Upsala Glacier, Patagonian Argentina (above)

Upsala Glacier is the third largest glacier of the Southern Patagonian Ice Field at around 300 square miles and ends in Lake Argentino. Patagonian glaciers have been retreating rapidly in recent decades, some as much as 2.5 miles between the late 1960s and mid 1990s, making them a target for International Space Station crew observations. Upsala appears to still be retreating with visible changes between this photo taken in 2004 and another from 2000.

Byrd Glacier, Antarctica

The Byrd Glacier near McMurdo Station in Antarctica runs 100 miles through a steep 15-mile-wide valley in the Transatlantic Mountains. This fast-flowing glacier moves ice toward the Ross Ice Shelf at the rate of one half mile a year and adds more ice to the ice sheet than any other glacier. Images such as this one from the U.S. Geological Survey’s Landsat-7 satellite have been combined to form the Landsat Image Mosaic of Antarctica. The mosaic incorporates more than 1,000 images.

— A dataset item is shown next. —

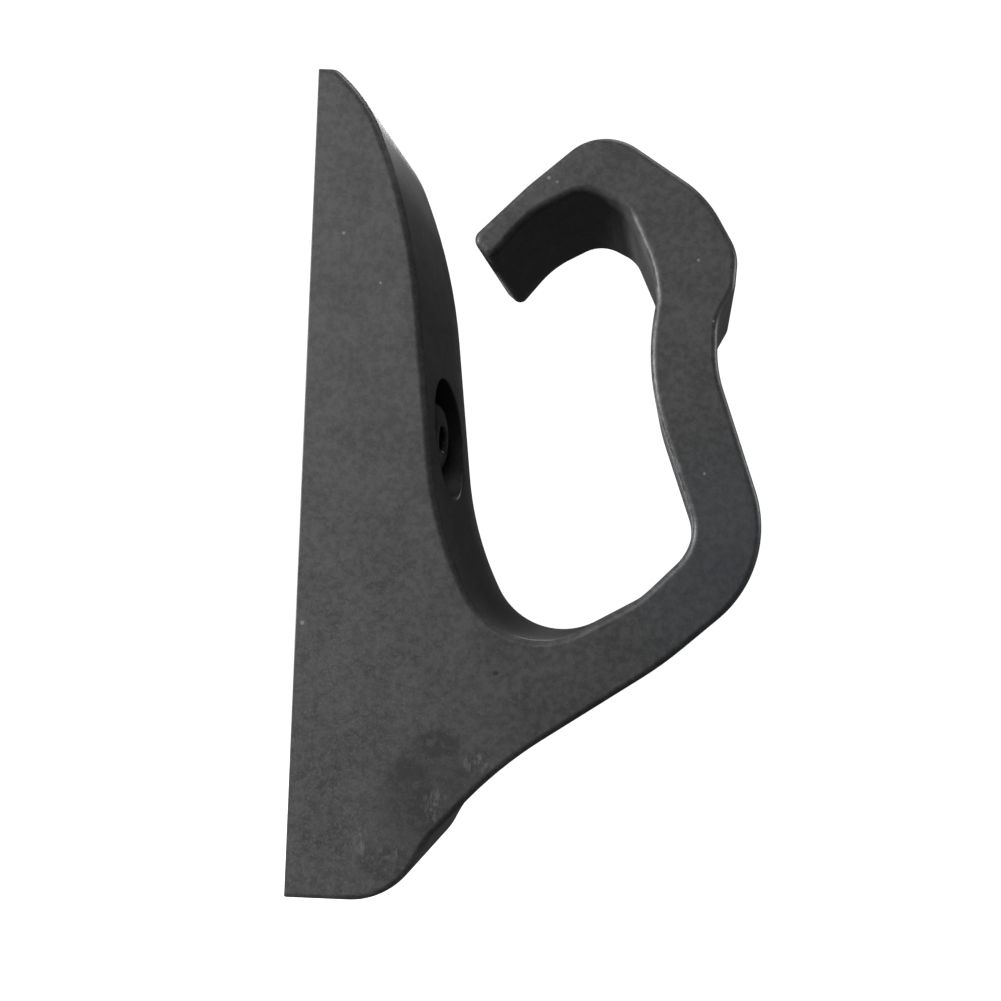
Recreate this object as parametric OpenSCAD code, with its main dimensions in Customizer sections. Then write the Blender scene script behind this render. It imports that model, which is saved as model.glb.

Pasterze Glacier, Austria (above)

European glaciers have been rapidly retreating in recent years, due to higher summer temperatures and lower winter precipitation. Pasterze Glacier has been shrinking since 1856. Satellite data such as this image is used by scientists to keep track of the movement of glaciers around the world.

Bering Glacier, Alaska (above)

Bering Glacier, combined with the ice field that feeds it, is the largest glacier in North America at 2,000 square miles, as well as the longest at 118 miles. This glacier has retreated around 7.5 miles and thinned by several hundred yards over the last century, though it is still around 2,500 feet thick in some places. Scientists think the shrinking of Alaskan glaciers such as Bering has reduced the pressure on the boundary between tectonic plates beneath them and consequently increased the number of earthquakes in the region.